L’excès de zèle s’est poursuivi avec les berlines nourries à l’hydrogène grâce à une pile à combustible. Produite à partir de juin 2008, la Honda FCX Clarity fut la première du genre, arborant une ligne effrayante de laideur. La Toyota FCV lancée en octobre 2014 a mené la même croisade contre l’harmonie, le charme et le bon goût.
Tout a changé avec l’entrée en scène de Tesla. Pas tout de suite : il y eut d’abord une période de rodage avec le Roadster, aux lignes vieillottes, présenté en juillet 2006. Puis Tesla est passé aux choses sérieuses en mars 2009 avec le modèle S, berline élégante dont la silhouette classique ne laissait pas supposer qu’il s’agissait d’une voiture cent pour cent électrique, la pierre angulaire de la démarche d’Elon Musk pour s’introduire avec succès sur le segment des grandes routières monopolisé par les marques allemandes. Le patron de Tesla a voulu montrer à une clientèle incrédule que « la voiture électrique n’est pas seulement faite pour se déplacer sur les parcours de golf. […] Elle n’est pas forcément laide, inutilisable et handicapée par une faible autonomie ».

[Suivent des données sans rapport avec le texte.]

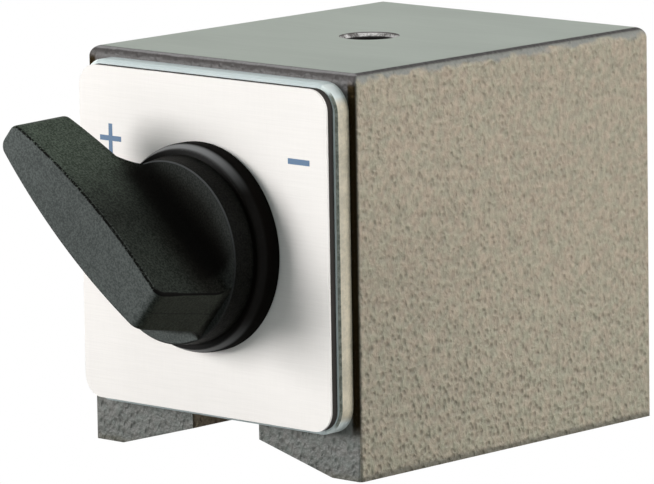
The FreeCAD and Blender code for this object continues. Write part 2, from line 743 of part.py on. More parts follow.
def make_knob():
    body = new_body("knob", "axis_height", leaning=True)
    roof = "(hub_height - hub_roof)"
    foot = wing_outline(body, roof, "-(wing_end + wing_end_draft)", "wing_tip", "wing_draft")
    top = wing_outline(body, "wing_height", "-wing_end", "wing_tip", "0")
    wing = feature(body, "AdditiveLoft", foot)
    wing.Sections = [top]
    # The wing stands on a disc, wide enough for the blend along its sides, and cut round below
    disc = circles(front_sketch(body, from_label("hub_height")), [("0", "0")], "wing_tip + 2 * valley_round")
    pad(body, disc, "hub_roof")
    face = number(from_label("hub_height"))
    outer = number(from_label("wing_height"))
    tip = number("wing_tip")

    def at_tip(point):
        tall = outer - 1e-4 < point.y < face + 1e-4 and abs(point.x) > number("tip_half") / 2
        return tall and near(point.z, "wing_tip")

    def along_valley(point):
        beside = number("tip_half") < abs(point.x) < tip and point.z < tip - number("tip_round") / 2
        return abs(point.y - face) < 1e-4 and beside

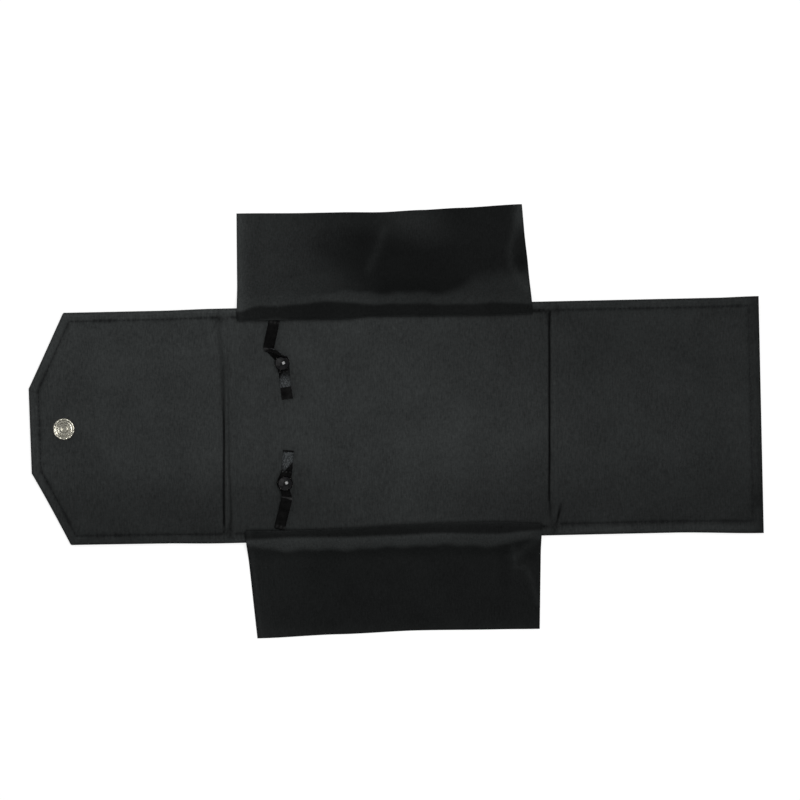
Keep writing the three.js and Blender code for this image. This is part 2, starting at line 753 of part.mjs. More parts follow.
// One strap: tab with stud and rivet, band with socket, bezel and pearl cap, snapped together.
function addStrap(name, strap) {
  const course = strapCourse(strap);
  const x = centreLeftX + strap.capX;
  const y = strap.side * (foldAxes.strap.y - strap.capReach);
  const total = course.getLength();
  const pinClear = pinRadius + metalGap;
  const trim = seamTrimmer(strap);
  const tabHole = drill(pinClear, tabAtSnap, studBottom, x, y, strapSegments);
  const bandHole = drill(pinClear, bandAtSnap, bezelBottom, x, y, strapSegments);
  const tab = ribbonGeometry(strap, course, tabProfile(course), total - ribbonHem);
  const band = ribbonGeometry(strap, course, bandProfile(course), total);
  const turned = (profile) => latheGeometry(profile, strapSegments, x, y);
  const claws = Array.from({ length: clawCount }, (_, i) =>
    clawGeometry((2 * Math.PI * (i + strap.side / 4)) / clawCount, x, y));
  addPiece(name + "_strap_tab", cut(tab, tabHole, trim), velvetRibbon);
  addPiece(name + "_strap_rivet", turned(rivetProfile()), nickel);
  addPiece(name + "_strap_stud", turned(strapStudProfile()), nickel);
  addPiece(name + "_strap_band", cut(band, bandHole, trim), velvetRibbon);
  addPiece(name + "_strap_socket", turned(strapSocketProfile()), nickel);
  addPiece(name + "_pearl_bezel", join(turned(bezelPlateProfile()), ...claws), nickel);
  addPiece(name + "_pearl_cap", turned(pearlProfile()), blackPearl);
}

addCentrePanel();
addClosingPanel();
addFrontPanel();
addSpine("left_spine", closingCreaseX, centreLeftX);
addSpine("right_spine", centreRightX, frontCreaseX);
addSideFlap("upper", 1, upperFlapEnds);
addSideFlap("lower", -1, lowerFlapEnds);
addPressSnap();
addStrap("upper", upperStrap);
addStrap("lower", lowerStrap);

export default folder;
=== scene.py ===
# Necklace folder: the cloth, ribbons, fittings, stage and light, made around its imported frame.
# Metres. +Z is up, +X points to the front panel and +Y to the upper side flap.
# Shapes are worked out in millimetres, and turned to metres where a mesh or a frame call gets them.
import json
import math
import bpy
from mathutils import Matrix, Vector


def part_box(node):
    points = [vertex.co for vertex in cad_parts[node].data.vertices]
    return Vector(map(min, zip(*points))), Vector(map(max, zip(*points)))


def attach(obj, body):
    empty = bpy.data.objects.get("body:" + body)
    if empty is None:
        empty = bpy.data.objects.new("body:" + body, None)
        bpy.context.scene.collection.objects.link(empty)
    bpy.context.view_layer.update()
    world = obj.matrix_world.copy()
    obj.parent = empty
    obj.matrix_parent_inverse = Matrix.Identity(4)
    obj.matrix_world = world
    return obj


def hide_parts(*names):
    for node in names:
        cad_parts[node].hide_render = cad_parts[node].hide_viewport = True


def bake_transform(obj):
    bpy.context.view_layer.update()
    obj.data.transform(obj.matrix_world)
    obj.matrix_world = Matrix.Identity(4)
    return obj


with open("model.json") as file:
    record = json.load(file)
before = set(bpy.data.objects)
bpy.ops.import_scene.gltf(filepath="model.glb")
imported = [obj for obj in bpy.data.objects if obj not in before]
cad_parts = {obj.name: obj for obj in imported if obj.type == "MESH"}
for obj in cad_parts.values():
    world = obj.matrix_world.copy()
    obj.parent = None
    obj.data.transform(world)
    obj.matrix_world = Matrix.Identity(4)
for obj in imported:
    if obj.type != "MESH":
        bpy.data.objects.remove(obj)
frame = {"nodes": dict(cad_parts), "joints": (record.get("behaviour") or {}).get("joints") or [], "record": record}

from types import SimpleNamespace

import bpy
import numpy as np
from mathutils import Vector

bl_info = {
    "name": "Necklace Folder",
    "version": (1, 0, 0),
    "blender": (4, 5, 0),
    "location": "3D View > Sidebar > Folder",
    "description": "Satin cloth, velvet straps, press snap and studio for a necklace folder",
    "category": "Add Mesh",
}

MM = 0.001
TURN = 2 * math.pi
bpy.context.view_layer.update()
HINGE = {joint["name"]: Vector(joint["pos_m"]) / MM for joint in frame["joints"]}


def box(node):
    """A node's lowest and highest corner in the frame, in millimetres."""
    low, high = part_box(node)
    return Vector(low) / MM, Vector(high) / MM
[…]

Pour donner une forme à sa première véritable création, Elon Musk avait fait appel à Franz von Holzhausen qui avait déjà travaillé pour Volkswagen, General Motors et Mazda. C’en était fini des voitures propres mais laides, responsables mais discriminantes. Comme la Renault Zoe en son temps, la Volkswagen ID.3 qui débute en cette fin d’année s’annonce séduisante. Dans sa silhouette générale comme dans ses proportions, l’ID.3 s’apparente à une Golf.
Décidément, la conscience écologique se banalise.